The judges didn’t appear convinced, pressing on whether that evidence actually belonged in front of the jury.

After the oral arguments, Ticktin argued that Peters’ motives could not be separated from what the Trusted Build did to the underlying records. And how others have framed Peters’ actions to this point.

“They keep saying she [Peters] ‘breached’ her own election equipment. That’s like saying someone breached their own car. She was the elected clerk. She had authority over that equipment and was who made the contract with Dominion machines. The equipment wasn’t breached by her. But this is what they keep saying. This is what Jena Griswold is saying. And the funny thing about that is Jena Griswold didn’t have the right to go into that equipment, and she was the one that erased it—or had her guy Danny Casias do it.”

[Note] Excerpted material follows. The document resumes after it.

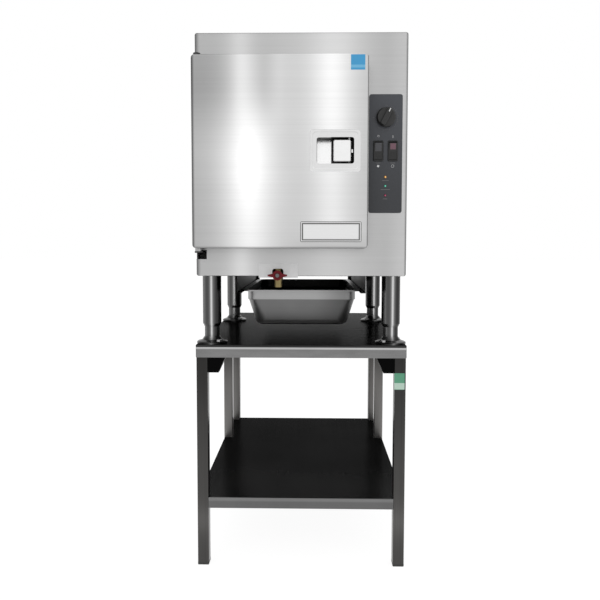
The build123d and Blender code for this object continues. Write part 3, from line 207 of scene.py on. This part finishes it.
def door_painted_light(steel):
    """Painted light and shade: two soft bands of painted reflection down the door, painted shade over
    the upper left and painted dark reflections on the turned edges.
    """
    x, y, z = steel.axes()
    low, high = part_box("door_shell")
    rise = (z - low[2]) / (high[2] - low[2])
    first = x.ridge(-0.132, 0.085) * (0.24 + 0.26 * rise.ridge(0.42, 0.42)) * 1.15
    second = x.ridge(0.078, 0.075) * (0.29 + 0.13 * rise.ramp(0.2, 0.75)) * rise.ramp(0.0, 0.10)
    bands = first + second + 0.10 * x.ramp(-0.25, -0.10)
    corner_shade = rise.ramp(0.5, 0.88) * (1.0 - x.ramp(-0.10, -0.045))
    shaded = 1.0 - corner_shade * (0.36 - 0.22 * x.ridge(-0.15, 0.04))
    # Painted dark reflections on the turned side edges, and painted shade along the foot.
    edge = (x - low[0]).ramp(0.002, 0.009) * (high[0] - x).ramp(0.0005, 0.0045)
    foot = (z - low[2]).ramp(0.0, 0.007)
    swirl = steel.noise((9.0, 9.0, 1.4), 2.0, 3.0)
    level = (0.40 + bands + 0.05 * (swirl - 0.5)) * shaded
    return level * (0.25 + 0.75 * edge) * (0.55 + 0.45 * foot)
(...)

A different posture on review

For supporters of Peters, the hearing marked a departure from the tone that defined earlier stages of the case, particularly the sentencing hearing that drew national attention and spurred legal action by her defense team.

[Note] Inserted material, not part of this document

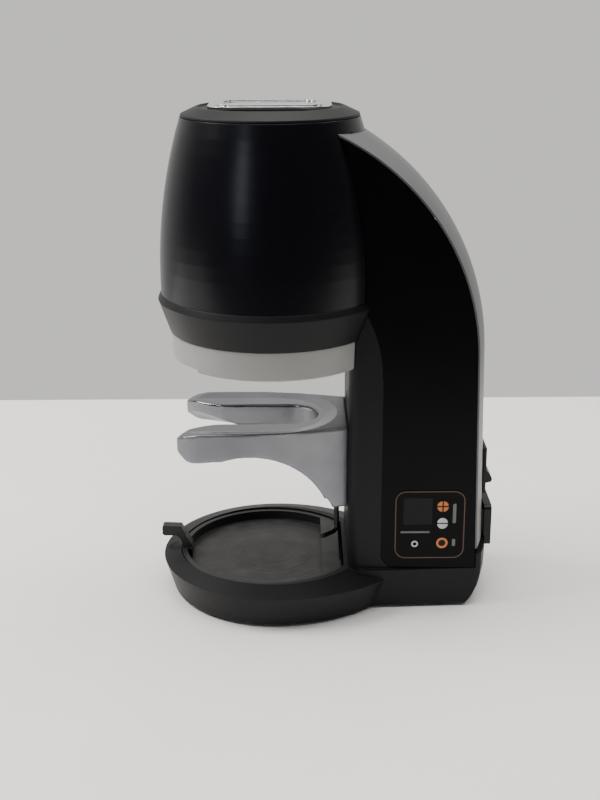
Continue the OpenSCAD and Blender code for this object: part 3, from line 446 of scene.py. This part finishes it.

Ticktin said what stood out was not agreement with the defense, but the court’s discipline.

“In Florida, we have rules where you’re not even allowed to criticize judges or impugn the integrity of the system,” Ticktin said and added, “but what these judges today did more to fix what Matt Barrett did to destroy. When you have judges that are like that, just so full of hate that they can’t even keep it to themselves. And they’ve got to voice it and accuse somebody and destroy their life with no concern at all. We had three judges that obviously worked very hard. What we saw today was careful, impartial judging.”

RMV reached out to the Colorado Attorney General’s office for comment following oral arguments but did not receive a response by publication time.

The case is now under advisement, with a written opinion to follow. Ticktin said the judges’ questions made clear that sending the case back to the trial court—potentially before a different judge—is among the outcomes now in play.